Each line of the material below should be reproduced exactly.

---------- Provided data

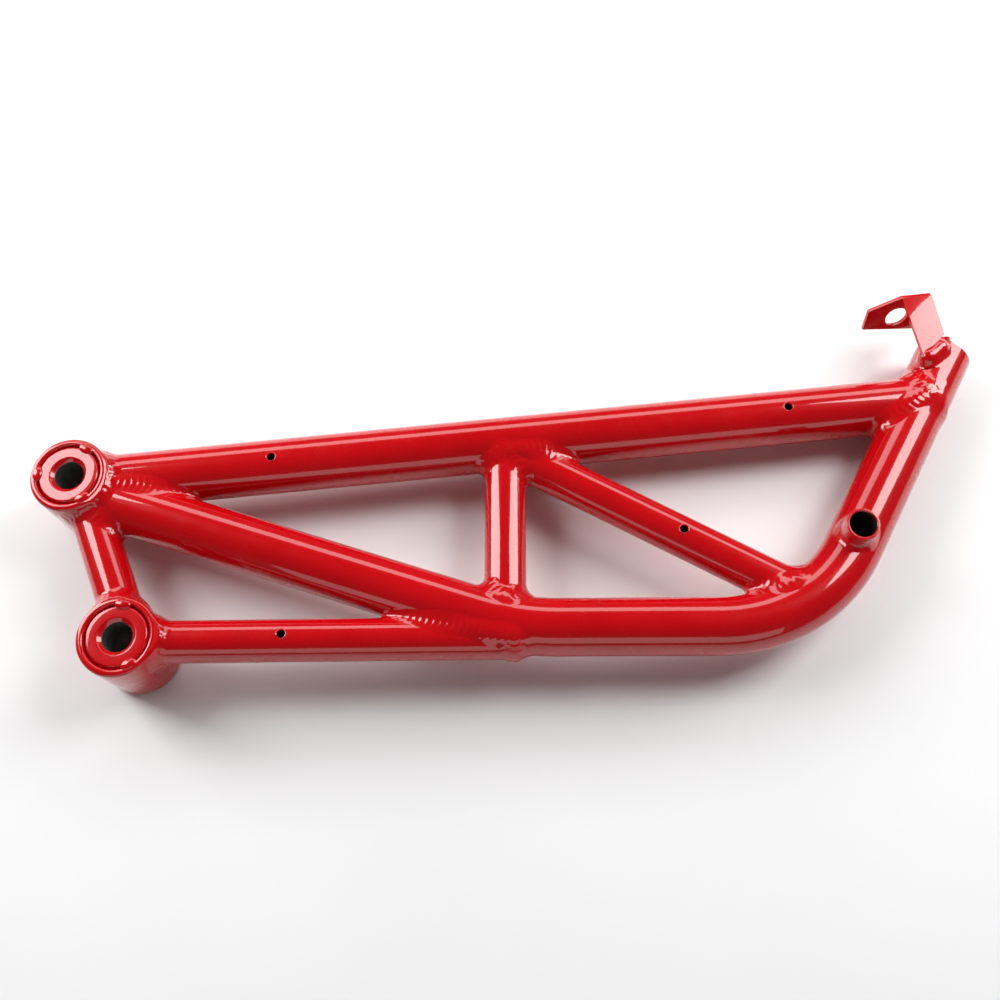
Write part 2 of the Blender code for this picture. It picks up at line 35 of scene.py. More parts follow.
# Driving dimensions, the same layout as the CAD part
PLANE_HEIGHT = 22.70
PLANE_SLOPE_X = -0.014
PLANE_SLOPE_Y = -0.055
MAIN_R = 15.0
MAIN_WALL = 2.0
STRUT_R = 11.0
STRUT_WALL = 1.6
MAIN_SIDES = 144
STRUT_SIDES = 112
TOP_TUBE_HEIGHT = 23.9
TOP_TUBE_SLOPE = 0.0982
DOWN_RUN_HEIGHT = -81.62
DOWN_RUN_SLOPE = -0.3288
LOWER_RUN_Y = -82.0
GENTLE_BEND = (1.2, LOWER_RUN_Y)
GENTLE_BEND_RADIUS = 140.0
BIG_BEND = (153.5, LOWER_RUN_Y)
BIG_BEND_RADIUS = 84.0
UPRIGHT_END = (243.5, 77.0)
LOWER_TUBE_Y = -87.6
LOWER_TUBE_END_X = 0.0
VERTICAL_STRUT_X = -4.5
DIAGONAL_HEIGHT = 16.88
DIAGONAL_SLOPE = -0.5565
DIAGONAL_END_X = 151.0
END_STRUT_SHIFT = 3.4
UPPER_BOSS = (-236.7, -0.2)
LOWER_BOSS = (-199.4, -88.9)
BOSS_R = 20.8
BOSS_HEIGHT = 44.0
BOSS_RIM = 2.2                      # rounding of the boss's rims as the welds see it
SLEEVE_INNER = 16.6
BUSH_BORE_R = 7.8
SADDLE_R = 19.0                     # tubes are cut back to this radius inside a boss
THREADED_BUSH = (177.3, -35.2)
THREADED_BUSH_R = 8.5
THREADED_BUSH_BORE_R = 6.8
THREADED_BUSH_TOP = 47.0
THREADED_BUSH_FOOT = 13.0
HOLE_R = 2.4
RIM_R = 0.42                        # the rolled edge round each small hole
RIM_OFFSET = 0.15
RIM_SINK = 0.18
RIM_SIDES = 16
TOP_TUBE_HOLES = ((-129.8, 10.4), (149.4, 38.0))
DIAGONAL_HOLES = ((88.8, -32.0),)
LOWER_TUBE_HOLES = ((-116.9, -87.6),)

# Tacks and bracket
TACK_CIRCLE = 16.6
TACK_SPREAD = 15.0                  # degrees to each side of a tack's middle
TACK_SINK = 0.7
TACK_HALF_WIDTH = 2.7
TACK_HEIGHT = 1.7
UPPER_TACKS = (62.0, 178.0, 305.0)
LOWER_TACKS = (85.0, 300.0)
BRACKET_EDGE = 0.55
BRACKET_LUMPS = (                   # centre and radius of the weld lumps at the bracket's foot
    ((229.0, 68.2, 30.0), 5.2),
    ((232.9, 71.2, 29.4), 4.4),
    ((236.6, 74.6, 29.6), 4.6),
)

# Weld looks
NET_STEP = 0.75                     # cell size of the weld skins
FILLET_BLEND = 6.0                  # reach of the smooth blend between two surfaces
BEAD_HEIGHT = 1.5
BEAD_REACH = 7.0                    # how far from its seam a bead swells the surface
RIPPLE_PITCH = 3.4
RIPPLE_DEPTH = 0.11
BEAD_MARGIN = 12.0                  # a skin is sought this far round its seams
LUMP_MARGIN = 7.0                   # and this far round its lumps
LOWEST_SKIN = 0.6                   # the search for skins starts here; settling carries one slightly lower
LEAST_LIFT = 0.01                   # a skin is kept where it stands at least this far out of the bare metal
SKIN_SINK = 0.04                    # weld skins run this far under the tubes where they die out
SEAM_STEP = 0.4
SEAM_EASING = 6

PLANE_NORMAL = np.array([-PLANE_SLOPE_X, -PLANE_SLOPE_Y, 1.0])
PLANE_NORMAL /= np.linalg.norm(PLANE_NORMAL)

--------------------

• **Correct result**:
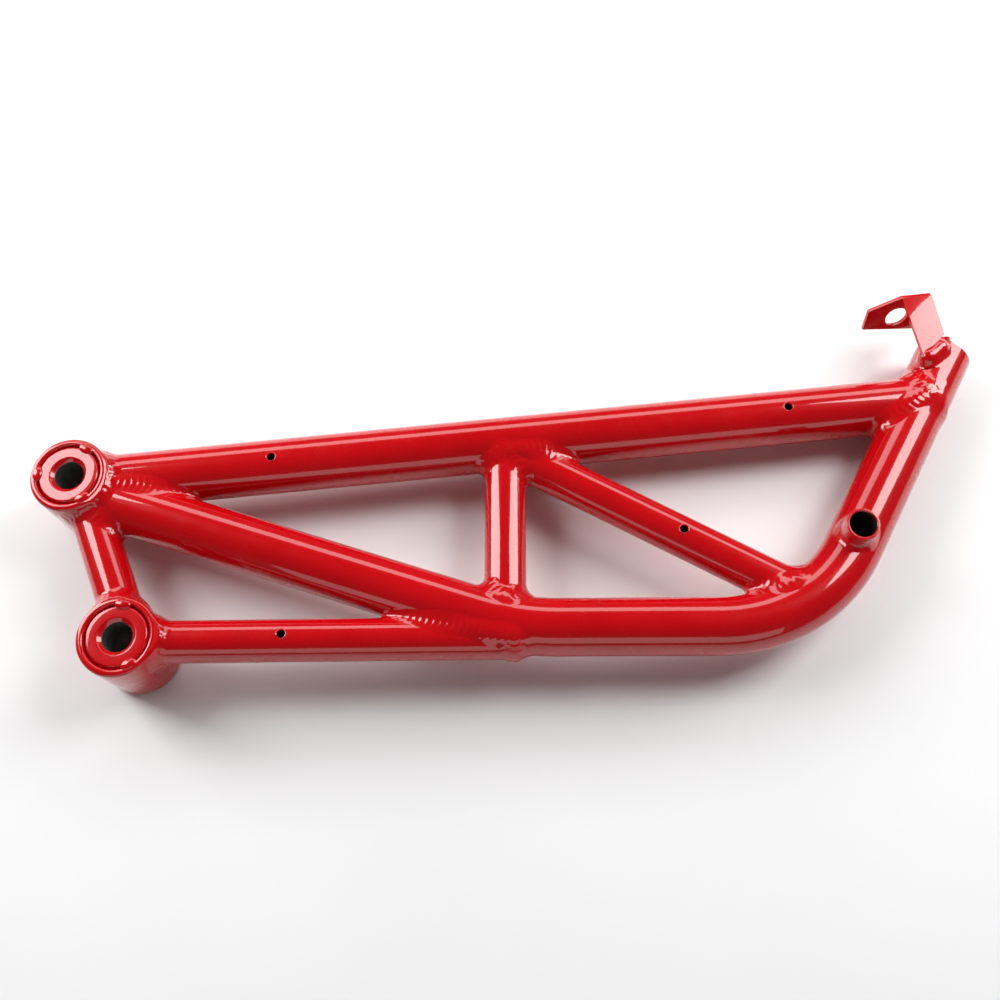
Write part 2 of the Blender code for this picture. It picks up at line 35 of scene.py. More parts follow.
# Driving dimensions, the same layout as the CAD part
PLANE_HEIGHT = 22.70
PLANE_SLOPE_X = -0.014
PLANE_SLOPE_Y = -0.055
MAIN_R = 15.0
MAIN_WALL = 2.0
STRUT_R = 11.0
STRUT_WALL = 1.6
MAIN_SIDES = 144
STRUT_SIDES = 112
TOP_TUBE_HEIGHT = 23.9
TOP_TUBE_SLOPE = 0.0982
DOWN_RUN_HEIGHT = -81.62
DOWN_RUN_SLOPE = -0.3288
LOWER_RUN_Y = -82.0
GENTLE_BEND = (1.2, LOWER_RUN_Y)
GENTLE_BEND_RADIUS = 140.0
BIG_BEND = (153.5, LOWER_RUN_Y)
BIG_BEND_RADIUS = 84.0
UPRIGHT_END = (243.5, 77.0)
LOWER_TUBE_Y = -87.6
LOWER_TUBE_END_X = 0.0
VERTICAL_STRUT_X = -4.5
DIAGONAL_HEIGHT = 16.88
DIAGONAL_SLOPE = -0.5565
DIAGONAL_END_X = 151.0
END_STRUT_SHIFT = 3.4
UPPER_BOSS = (-236.7, -0.2)
LOWER_BOSS = (-199.4, -88.9)
BOSS_R = 20.8
BOSS_HEIGHT = 44.0
BOSS_RIM = 2.2                      # rounding of the boss's rims as the welds see it
SLEEVE_INNER = 16.6
BUSH_BORE_R = 7.8
SADDLE_R = 19.0                     # tubes are cut back to this radius inside a boss
THREADED_BUSH = (177.3, -35.2)
THREADED_BUSH_R = 8.5
THREADED_BUSH_BORE_R = 6.8
THREADED_BUSH_TOP = 47.0
THREADED_BUSH_FOOT = 13.0
HOLE_R = 2.4
RIM_R = 0.42                        # the rolled edge round each small hole
RIM_OFFSET = 0.15
RIM_SINK = 0.18
RIM_SIDES = 16
TOP_TUBE_HOLES = ((-129.8, 10.4), (149.4, 38.0))
DIAGONAL_HOLES = ((88.8, -32.0),)
LOWER_TUBE_HOLES = ((-116.9, -87.6),)

# Tacks and bracket
TACK_CIRCLE = 16.6
TACK_SPREAD = 15.0                  # degrees to each side of a tack's middle
TACK_SINK = 0.7
TACK_HALF_WIDTH = 2.7
TACK_HEIGHT = 1.7
UPPER_TACKS = (62.0, 178.0, 305.0)
LOWER_TACKS = (85.0, 300.0)
BRACKET_EDGE = 0.55
BRACKET_LUMPS = (                   # centre and radius of the weld lumps at the bracket's foot
    ((229.0, 68.2, 30.0), 5.2),
    ((232.9, 71.2, 29.4), 4.4),
    ((236.6, 74.6, 29.6), 4.6),
)

# Weld looks
NET_STEP = 0.75                     # cell size of the weld skins
FILLET_BLEND = 6.0                  # reach of the smooth blend between two surfaces
BEAD_HEIGHT = 1.5
BEAD_REACH = 7.0                    # how far from its seam a bead swells the surface
RIPPLE_PITCH = 3.4
RIPPLE_DEPTH = 0.11
BEAD_MARGIN = 12.0                  # a skin is sought this far round its seams
LUMP_MARGIN = 7.0                   # and this far round its lumps
LOWEST_SKIN = 0.6                   # the search for skins starts here; settling carries one slightly lower
LEAST_LIFT = 0.01                   # a skin is kept where it stands at least this far out of the bare metal
SKIN_SINK = 0.04                    # weld skins run this far under the tubes where they die out
SEAM_STEP = 0.4
SEAM_EASING = 6

PLANE_NORMAL = np.array([-PLANE_SLOPE_X, -PLANE_SLOPE_Y, 1.0])
PLANE_NORMAL /= np.linalg.norm(PLANE_NORMAL)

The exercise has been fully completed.